BI Lihat Bunga The Fed Masih akan Naik Meski Ada Krisis Perbankan

ANTARA FOTO/Indrianto Eko Suwarso/aww.
Gubernur Bank Indonesia Perry Warjiyo memperkirakan, laju kenaikan suku bunga diperkirakan berlanjut sekalipun terjadi krisis perbankan dengan kejatuhan tiga bank dalam beberapa waktu terakhir.
Penulis: Abdul Azis Said
Editor: Agustiyanti
17/3/2023, 13.11 WIB

Bank Indonesia memperkirakan suku bunga bank sentral AS, The Federal Reserve masih akan naik pada tahun ini ke level 5,25%. Laju kenaikan suku bunga diperkirakan berlanjut sekalipun terjadi krisis perbankan dengan kejatuhan tiga bank dalam beberapa waktu terakhir. 

Berdasarkan perkiraan dasar BI, suku bunga The Fed akan naik hingga 5,25% pada tahun ini, bahkan berpeluang mencapai 5,5%. Perkiraan level terminal rate itu lebih tinggi dari ramalan sebelumnya yang hanya di level 5%. Adapun level bunga The Fed saat ini di 4,5%-4,75%.

"Dalam konteks ini kalau kita lihat memang inflasi AS menurun tetapi inflasi artinya menurunnya sangat lambat, baik karena memang ekonominya tumbuh cukup baik tapi juga karena kekuatan pasar tenaga kerja," kata Gubernur BI Perry Wariyo dalam konferensi pers, Kamis (16/3).

Perry menilai pembuat kebijakan The Fed tentunya akan mempertimbangkan faktor stabilitas keuangan dalam kebijakan moneternya, terutama setelah kejatuhan tiga bank AS. Namun ia optimistis pasar keuangan AS akan stabil dengan cepat setelah tindakan penyelamatan yang dilakukan regulator AS. Karena itu menurutnya pertimbangan stabilitas itu sudah tidak terlalu signifikan lagi mempengaruhi keputusan The Fed.

Dengan pulihnya pasar keuangan, The Fed akan kembali fokus melihat kondisi fundamental sebagai pertimbangna utama suku bunga. Data-data yang akan jadi perhatian yakni inflasi yang turun lambat dan pasar tenaga kera yang masih ketat.

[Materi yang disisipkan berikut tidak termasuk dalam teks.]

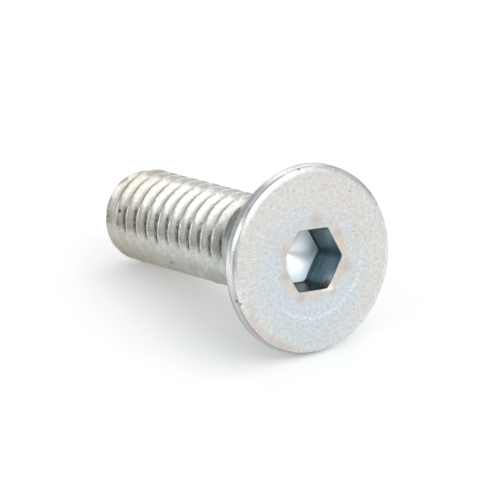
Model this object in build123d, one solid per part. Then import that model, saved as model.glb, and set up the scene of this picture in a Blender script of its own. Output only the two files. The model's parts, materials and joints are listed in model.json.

Implikasinya ke dalam negeri, Perry menegaskan bahwa lembaganya memiliki otonomi dalam memutuskan kebijakan moneter. Keputusan BI tidak secara langsung berkorelasi dengan laju kenaikan suku bunga The fed.

"Kebijakan BI khususnya suku bunga didasarkan kepada ekspektasi dan proyeksi inflasi ke depan dan imbanganya terhadap pertumbuhan ekonomi, selalu begitu. Jadi tidak on to one direction dan berkorelasi dengan The Fed," kata dia.

Perry menyebut tidak diperlukan lagi kenaikan suku bunga di dalam negeri. Alasannya karena inflasi inti, data yang menjadi perhatian utama BI, sudah menurun dan tetap di bawah 4% sampai dengan bulan lalu. Level bunga 5,75% saat ini dinilai sudah memadai menjaga inflasi dan rupiah.

Kejatuhan Tiga Bank AS

Tiga bank di AS bersamaan bangkrut dalam dua pekan terakhir, yakni Signature Bank, Silicon Valley Bank (SVB) dan Silvergate Bank. Musibah tersebut ikut memengaruhi ekspektasi pasar terhadap arah kebijakan The Fed ke depan. 

Berdasarkan alat pemantauan CME Group FedWatch Tool, mayoritas pasar saat ini memperkirakan bunga The Fed akan naik 25 bps pada pertemuan pekan depan. Sebelum ramai kejatuhan bank-bank di AS, pasar juga berekspektasi kemungkinan kenaikan bunga 50 bps karena inflasi yang masih tinggi dan pasar tenaga kerja yang masi ketat. 

Namun, ekspektasi pasar berbalik setelah kejatuhan SVB yang menggoyang pasar keuangan pekan ini. Probabilitas kenaikan 50 bps saat ini hanya 0%, dari pekan lalu yang masih mencapai 68,3%. Ekspektasi yang berkembang saat ini juga terkait kemungkinan The Fed tidak menaikan suku bunganya.

"Mengingat tekanan dalam sistem perbankan, kami tidak lagi memperkirakan The Fed menaikkan suku bunga pada  pertemuan berikutnya 22 Maret," kata ekonom Goldman Jan Hatzius dikutip dari CNBC Internasional.